◆ Directions: Pick out the lines below that contain the string "writing" and copy them all.
## BEGIN Provided entries
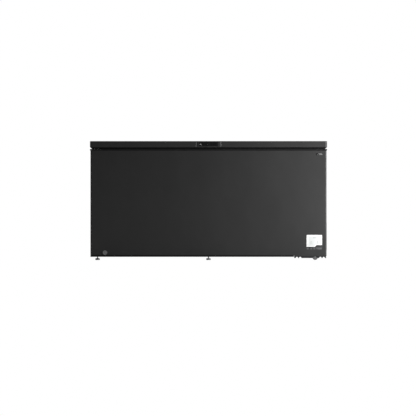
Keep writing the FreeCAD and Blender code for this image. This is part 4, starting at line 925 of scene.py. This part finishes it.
def studio_world():
    """White behind the object, and an even dimmer grey for light and reflections."""
    world = bpy.data.worlds.new("studio")
    world.use_nodes = True
    tree = world.node_tree
    ambient = tree.nodes["Background"]
    ambient.inputs["Color"].default_value = WHITE
    ambient.inputs["Strength"].default_value = AMBIENT
    backdrop = tree.nodes.new("ShaderNodeBackground")
    backdrop.inputs["Color"].default_value = WHITE
    path = tree.nodes.new("ShaderNodeLightPath")
    mix = tree.nodes.new("ShaderNodeMixShader")
    tree.links.new(path.outputs["Is Camera Ray"], mix.inputs["Fac"])
    tree.links.new(ambient.outputs[0], mix.inputs[1])
    tree.links.new(backdrop.outputs[0], mix.inputs[2])
    tree.links.new(mix.outputs[0], tree.nodes["World Output"].inputs["Surface"])
    bpy.context.scene.world = world


def studio_floor(key):
    """A pale, softly lit disc. The key light passes it by, so it stays even."""
    bm = bmesh.new()
    bmesh.ops.create_circle(bm, cap_ends=True, segments=96, radius=9.0)
    mesh = bpy.data.meshes.new("floor")
    bm.to_mesh(mesh)
    bm.free()
    floor = bpy.data.objects.new("floor", mesh)
    bpy.context.collection.objects.link(floor)
    ground = Paint("studio_floor", (FLOOR_ALBEDO,) * 3, 0.6)
    seen = ground.tree.nodes.new("ShaderNodeLightPath").outputs["Is Camera Ray"]
    glow = ground.levels(seen, 0.0, FLOOR_GLOW, 0.0, 1.0)
    ground.link(glow, ground.shader.inputs["Emission Strength"])
    ground.set("Emission Color", WHITE)
    albedo = ground.tree.nodes.new("ShaderNodeMix")
    albedo.inputs["A"].default_value = FLOOR_ALBEDO
    ground.link(seen, albedo.inputs["Factor"])
    ground.link(ground.levels(ground.noise(3, detail=4), *FLOOR_SEEN), albedo.inputs["B"])
    ground.link(albedo.outputs["Result"], ground.shader.inputs["Base Color"])
    mesh.materials.append(ground.material)
    passed_by = bpy.data.collections.new("passed_by_key_light")
    passed_by.objects.link(floor)
    passed_by.collection_objects[0].light_linking.link_state = "EXCLUDE"
    key.light_linking.receiver_collection = passed_by


studio_world()
studio_floor(key_light)
bpy.context.scene.view_settings.view_transform = "Standard"
bpy.context.scene.view_settings.look = "None"
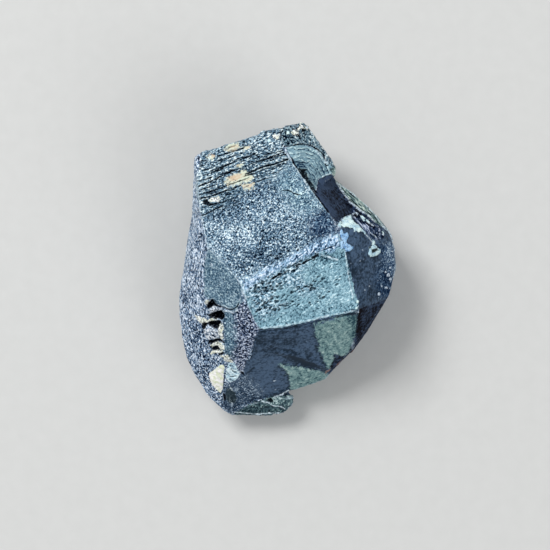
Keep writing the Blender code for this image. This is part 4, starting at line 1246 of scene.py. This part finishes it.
neck = grainy(6.8, 1.35, (8, 12, 28), (68, 84, 112), (124, 142, 172), (204, 214, 232),
              more=-0.01)
even = grainy(6.8, 1.05, (44, 68, 88), (92, 120, 140), (117, 145, 164), (180, 204, 214),
              more=0.02)
surface = cover(surface, neck, "neck", tear=0.6, softness=0.1)
surface = cover(surface, even, "smooth", tear=0.4, softness=0.06)
surface = cover(surface, even, "neck_smooth", tear=1.2, softness=0.3)
print("band, ridge and neck:", len(tree.nodes), "nodes so far")

# %% [markdown]
# ## The shoulder and the breaks
# The shoulder is granular and greyer, and its scar is layered. The big break and the block are
# glassy and dark, the steep step and the lower flank darker still: a darker copy of the same glassy
# finish, as painted shade on these steep faces. A few granular zones lie on the breaks: the foot, a
# dull patch, the outer rim of the block, and the crevice above it, whose dark colours are painted
# shade.

# %% Coats of the shoulder and the breaks
DOWN_CREVICE = math.radians(-42)
shoulder = grainy(5.6, 0.95, (8, 18, 30), (84, 110, 126), (132, 158, 170), (218, 230, 230),
                  more=-0.06)
scar = finish(layered_scar, Depth=stored("shell_depth"), Lift=lift,
              Line=paint(34, 56, 78), Body=paint(118, 148, 162), Lip=paint(186, 212, 216))
surface = cover(surface, shoulder, "shoulder", tear=0.25)
surface = cover(surface, scar, "shell", tear=0.12)

dark = finish(glassy_break, Lift=lift, Specks=0.01, Gloss=0.2, Deep=paint(30, 44, 58),
              Veil=paint(74, 94, 118), Speck=paint(140, 164, 190))
# A darker copy of the glassy finish, as painted shade on the steep step and the lower flank.
black = finish(glassy_break, Lift=lift, Specks=-0.03, Gloss=0.05, Deep=paint(18, 17, 23),
               Veil=paint(60, 74, 96), Speck=paint(100, 106, 130))
# The dark colours of the crevice are painted shade in the recess.
crevice = grainy(3.2, 1.0, (14, 20, 34), (36, 50, 74), (82, 100, 130), (184, 196, 218),
                 at=turned_place(DOWN_CREVICE, drawn_out=3.0), more=-0.06)
foot = grainy(7.0, 0.8, (18, 28, 42), (58, 76, 96), (88, 108, 130), (170, 188, 204), more=-0.03)
dull = grainy(6.0, 0.5, (22, 30, 36), (46, 58, 66), (60, 74, 82), (110, 124, 130))
rim = grainy(5.6, 0.9, (20, 36, 58), (54, 76, 102), (86, 110, 138), (170, 192, 208), more=-0.10)
surface = cover(surface, dark, "dark_break", tear=0.25)
surface = cover(surface, foot, "foot", tear=1.6, softness=0.5)
surface = cover(surface, dull, "dull_patch", tear=0.3, softness=0.06)
surface = cover(surface, rim, "block_rim", tear=1.2, softness=0.4)
surface = cover(surface, black, "black", tear=0.12)
surface = cover(surface, crevice, "crevice", tear=0.3, softness=0.06)
print("shoulder and breaks:", len(tree.nodes), "nodes so far")

# %% [markdown]
# ## Scales, ledges and crusts
# What lies on a face covers it: the greenish scales, the toe and the shelf first, then the pale
# ledges, and the crusts last.

# %% Coats of the scales, the ledges and the crusts
ALONG_SHELF = math.radians(-44)
scale = grainy(4.0, 0.6, (52, 76, 86), (104, 133, 136), (128, 157, 157), (164, 188, 184))
toe = grainy(4.4, 0.6, (24, 36, 44), (60, 80, 88), (94, 118, 122), (170, 192, 192), more=-0.08)
shelf = grainy(4.4, 0.95, (22, 38, 46), (100, 124, 126), (144, 168, 164), (206, 222, 212),
               at=turned_place(ALONG_SHELF, drawn_out=3.0))
surface = cover(surface, scale, "scale", tear=0.8, softness=0.1)
surface = cover(surface, toe, "toe", tear=0.3)
surface = cover(surface, shelf, "shelf", tear=0.15)

ledge = grainy(5.8, 1.35, (18, 28, 44), (124, 142, 164), (180, 194, 210), (240, 244, 248),
               more=0.1)
veined = grainy(3.2, 1.1, (30, 46, 64), (150, 182, 202), (182, 212, 226), (220, 240, 246),
                more=0.1)
tan = crusty(0.05, (208, 218, 200), (196, 174, 148), (60, 74, 88),
             at=turned_place(GROWTH_ANGLE, drawn_out=3.0))
cream = crusty(0.12, (242, 246, 244), (214, 218, 196), (52, 62, 74))
patch = crusty(-0.04, (246, 244, 244), (214, 222, 186), (150, 150, 130))
white = crusty(0.02, (222, 244, 242), (168, 204, 222), (90, 110, 120))
blue = crusty(0.06, (178, 216, 248), (104, 152, 206), (44, 70, 104))
surface = cover(surface, ledge, "ledge", tear=0.3)
surface = cover(surface, veined, "veined", tear=0.2)
surface = cover(surface, tan, "tan_crust", tear=0.7, softness=0.12)
surface = cover(surface, cream, "cream_crust", tear=0.5)
surface = cover(surface, patch, "cream_patch", tear=0.12)
surface = cover(surface, blue, "blue_crust", tear=0.25)
surface = cover(surface, white, "white_crust", tear=0.25)
print("scales, ledges and crusts:", len(tree.nodes), "nodes so far")

# %% [markdown]
# ## The shader
# Marks that lie across all faces are mixed in last: a painted highlight on the convex edges, the
# rims painted pale as highlights, the crumbs, and painted shade in grooves, pits and holes. The
# height goes through one Bump node.
# Uraninite is only just metallic, so the shader stays a dielectric. Its own reflection is turned
# off, and the coat gives all the gloss, because a coat can differ from place to place.

# %% Finish the material and put it on
# This pale colour on the convex edges is a painted highlight.
EDGE_HIGHLIGHT = paint(176, 192, 206)
# This pale colour on the rims is a painted highlight.
RIM_HIGHLIGHT = paint(206, 222, 232)
CRUMB = paint(196, 210, 224)
RUST = paint(176, 132, 112)
# This near black is painted shade in grooves, pits and holes.
SHADE_IN_HOLLOWS = paint(9, 13, 22)
BUMP_HEIGHT = 0.06                          # mm that a height of 1 stands for
patchy = add(tree, "TexNoise", {"Vector": place, "Scale": 3.0, "Detail": 4.0}).outputs[0]
speckled = add(tree, "TexNoise", {"Vector": place, "Scale": 7.0, "Detail": 2.0}).outputs[0]
LEAST_SHARE = 0.15                          # of a mark, where the breaking noise is low
MARKS = [              # stored number, start, full, colour, most, breaking noise, low, high
    ("wear_and_highlight", 0.35, 1.0, EDGE_HIGHLIGHT, 0.45, patchy, 0.42, 0.62),
    ("rusty", 0.35, 0.9, RUST, 0.5, patchy, 0.34, 0.54),
    ("bright", 0.1, 0.6, RIM_HIGHLIGHT, 0.9, speckled, 0.40, 0.56),
    ("crumbs", 0.25, 0.55, CRUMB, 0.9, speckled, 0.30, 0.50),
    ("painted_shade", 0.15, 0.7, SHADE_IN_HOLLOWS, 0.95, speckled, 0.22, 0.44),
]
shown = surface["Color"]
for name, start, full, colour, most, breaking, low, high in MARKS:
    mark = maths(tree, "MULTIPLY", rise(tree, stored(name), start, full),
                 rise(tree, breaking, low, high, LEAST_SHARE * most, most))
    shown = blend_colours(tree, mark, shown, colour)
coat = maths(tree, "MULTIPLY", surface["Coat"], rise(tree, stored("painted_shade"), 0.1, 0.5, 1.0, 0.0))
bump = add(tree, "Bump", {"Height": surface["Height"], "Strength": 1.0,
                          "Distance": BUMP_HEIGHT * MM})
shader = add(tree, "BsdfPrincipled",
             {"Base Color": shown, "Roughness": surface["Roughness"], "IOR": 1.5,
              "Specular IOR Level": 0.0, "Coat Weight": coat, "Coat Roughness": 0.22,
              "Normal": bump.outputs["Normal"]})
output = add(tree, "OutputMaterial")
tree.links.new(shader.outputs[0], output.inputs["Surface"])
crystal.data.materials.append(material)
print("material:", len(tree.nodes), "nodes")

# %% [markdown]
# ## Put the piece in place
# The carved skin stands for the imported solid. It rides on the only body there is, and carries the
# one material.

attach(crystal, "root")
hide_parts("uraninite_crystal")
triangles = sum(len(face.vertices) - 2 for face in mesh.polygons)
print("crystal surface:", triangles, "triangles")

# %% [markdown]
# ## Studio
# The crystal lies on a pale floor under a soft, broad key light from the upper left, with a
# weaker fill from the lower right. The world adds an even glow.

# %% Floor, lights and world
FLOOR_SIZE = 1.2                            # in metres
PAPER, FIBRE = paint(188, 188, 186), paint(194, 194, 192)
GLOW_COLOUR, GLOW_STRENGTH = (0.94, 0.97, 1.0, 1.0), 0.5
bpy.ops.object.select_all(action="DESELECT")
bpy.ops.mesh.primitive_plane_add(size=FLOOR_SIZE)
floor = bpy.context.object
floor.name = "floor"
paper = bpy.data.materials.new("pale_paper")
paper.use_nodes = True
paper_shader = paper.node_tree.nodes["Principled BSDF"]
fibre = add(paper.node_tree, "TexNoise",
            {"Vector": add(paper.node_tree, "TexCoord").outputs["Object"], "Scale": 900.0})
paper_colour = blend_colours(paper.node_tree, fibre.outputs[0], PAPER, FIBRE)
paper.node_tree.links.new(paper_colour, paper_shader.inputs["Base Color"])
paper_shader.inputs["Roughness"].default_value = 0.85
floor.data.materials.append(paper)


def soft_light(name, spot, size, power):
    """A square area light that faces the crystal; sizes in metres, power in watts."""
    light = bpy.data.lights.new(name, "AREA")
    light.size = size
    light.energy = power
    lamp = bpy.data.objects.new(name, light)
    lamp.location = spot
    lamp.rotation_euler = (-Vector(spot)).to_track_quat("-Z", "Y").to_euler()
    lamp.visible_camera = False
    bpy.context.scene.collection.objects.link(lamp)


soft_light("key", (-0.22, 0.24, 0.42), 0.20, 2.4)
soft_light("fill", (0.30, -0.28, 0.34), 0.30, 0.9)
world = bpy.data.worlds.new("studio")
world.use_nodes = True
glow = world.node_tree.nodes["Background"]
glow.inputs["Color"].default_value = GLOW_COLOUR
glow.inputs["Strength"].default_value = GLOW_STRENGTH
bpy.context.scene.world = world
bpy.context.scene.view_settings.view_transform = "Standard"

# %% [markdown]
# ## Camera
# The crystal is shown lying down and seen from straight above, with a long lens so that its
# faces keep their true proportions.

# %% Look straight down
LENS = 155.0                                # focal length, in mm
CAMERA_SPOT = (-1.02 * MM, -0.30 * MM, 200.0 * MM)
camera_data = bpy.data.cameras.new("camera")
camera_data.lens = LENS
camera_data.clip_start = 0.01
camera = bpy.data.objects.new("camera", camera_data)
camera.location = CAMERA_SPOT
bpy.context.scene.collection.objects.link(camera)
bpy.context.scene.camera = camera
print("camera at", [round(value / MM, 2) for value in camera.location], "mm")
## END Provided entries
◆ Full answer:
Keep writing the FreeCAD and Blender code for this image. This is part 4, starting at line 925 of scene.py. This part finishes it.
Keep writing the Blender code for this image. This is part 4, starting at line 1246 of scene.py. This part finishes it.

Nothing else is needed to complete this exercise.